Namun kedatangan pedagang Barat, transformasi ini menjadi terganggu. Betapa
tidak, Islam datang tidak dengan melakukan penjajahan dan peperangan, melainkan
dengan damai. Sebaliknya Barat datang ke Nusantara dengan melakukan penjajahan
dan politik pecah belah dengan tujuan menguasai perdagangan, ekonomi, dan
kekayaan alam yang terkandung di wilayah Nusantara ini.[1]
Dengan kedatangan bangsa barat ke
Indonesia, bagaimanakah peradaban Islam di Indonesia pra dan pasca kemerdekaan
? Berikut makalah kami akan menyajikan tentang peradaban Islam di Indonesia pra
dan pasca kemerdekaan.
II.
RUMUSAN MASALAH
A. Bagaimana Peradaban Islam pada Masa Pra-Kemerdekaan ?
B. Bagaimana Peradaban Islam Pasca Kemerdekaan ?
III.
PEMBAHASAN
A.
Peradaban Islam
Pra-Kemerdekaan
1.
Birokrasi Keagamaan
Pertumbuhan
komunitas Islam di Indonesia bermula di berbagai pelabuhan-pelabuhan penting di
Sumatra, Jawa, dan Pulau lainnya.
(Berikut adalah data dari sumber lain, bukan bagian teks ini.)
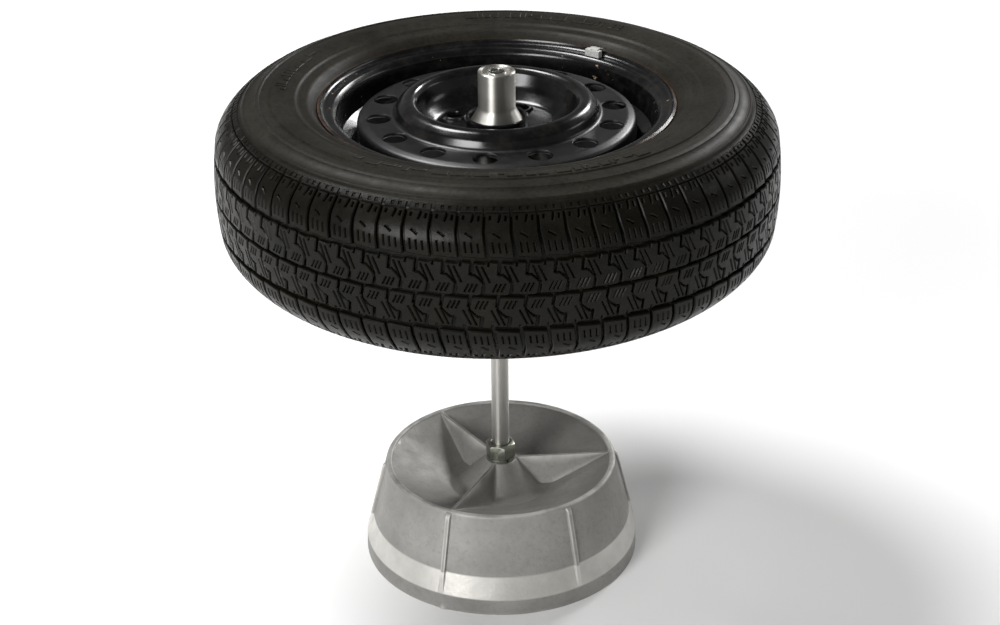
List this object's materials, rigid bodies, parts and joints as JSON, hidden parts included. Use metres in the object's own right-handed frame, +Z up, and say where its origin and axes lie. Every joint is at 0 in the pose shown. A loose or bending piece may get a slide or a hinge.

Hal ini di karenakan penyebaran Islam di
Indonesia pertam-tama dilakukan oleh para pedagang. Kerajaan-kerajaan Islam
yang pertama berdiri juga di daerah pesisir seperti: Samudra Pasai, Aceh,
Demak, Banten dan Cirebon, Ternate dan Tidore. Dari sana kemudian Islam
menyebar kedaerah-daerah sekitar.
Di
samping merupakan pusat-pusat politik dan perdagangan, ibukota kerajaan juga
merupakan tempat berkumpul para ulama dam mubaligh Islam. Ibn Bathutah
menceritakan, sultan kerajaan samudra pasai, Sultan Malik al-Zahir, dikelilingi
oleh ulama dan mubaligh Islam, dan raja sendiri sangat menggemari diskusi
mengenai masalah-masalah keagamaan. Di Aceh, raja-raja mengangkat para ulama
sebagai penasehat dan pejabat di bidang keagamaan. Kedudukan ulama sebagai
penasehat raja tidak hanya di Aceh saja, tetapi juga terdapat di kerajaan-kerajaan
Islam lainnya. Disamping sebagai penasehat raja, para ulama juga duduk dalam
jabatan-jabatan keagamaan yang tingkat dan namanya berbeda-beda antara satu
daerah dengan daerah lainnya, pada umumnya disebut qadhi.
Ulama
sangat berperan di samping sebagai penyebar agama juga berpartisipasi dalam
bidang pendidikan. Ada dua cara yang dilakukan oleh para ulama terkait dengan
bidang pendidikan. Pertama, membentuk kader-kader ulama yang akan
bertugas sebagai mubaligh ke daerah-daerah yang lebih luas. Cara ini dilakukan
di dalam lembaga-lembaga pendidikan Islam yang dikenal dengan pesantren atau
langgar di Jawa, Dayah di Aceh dan Surau di Minangkabau. Waktu belajar diatur
sesuai dengan kondisi pesantren masing-masing. Mata pelajaran yang terpenting
adalah Ushuluddin, Ushul Fiqh, fiqh dan Arabiyah. Kondisi pendidikan semacam itu
berlangsung dan terus berkembang terus menerus dari tahun ke tahun sampai
sesudah tahun 1900. Para pemimpin pergerakan Nasional sadar bahwa
penyelenggaraan pendidikan yang seperti itu harus dirubah dan memasukkan
pendidikan yang bersifat Nasional ke dalam perjuangannya. Maka lahirlah
sekolah-sekolah partikular atas usaha perintis kemedekaan. Sekolah itu
mula-mula bercorak sesuai dengan polotik seperti Taman Siswa, Kesatrian,
Institut dan lain-lain yang bercorak Islam.
Cara
kedua yang dilakukan ulama adalah melalui karya-karya yang tersebar dan di baca
di berbagai tempat yang jauh. Karya-karya tersebut mencerminkan perkembangan
pemikiran dan ilmu keagamaan di Indonesia pada masa itu. Di antara ilmuan
muslim pertama di Indonesia adalah:
a.
Hamzah Fansuri
Seorang sufi terkemuka yang berasal dari Fansur (Barus)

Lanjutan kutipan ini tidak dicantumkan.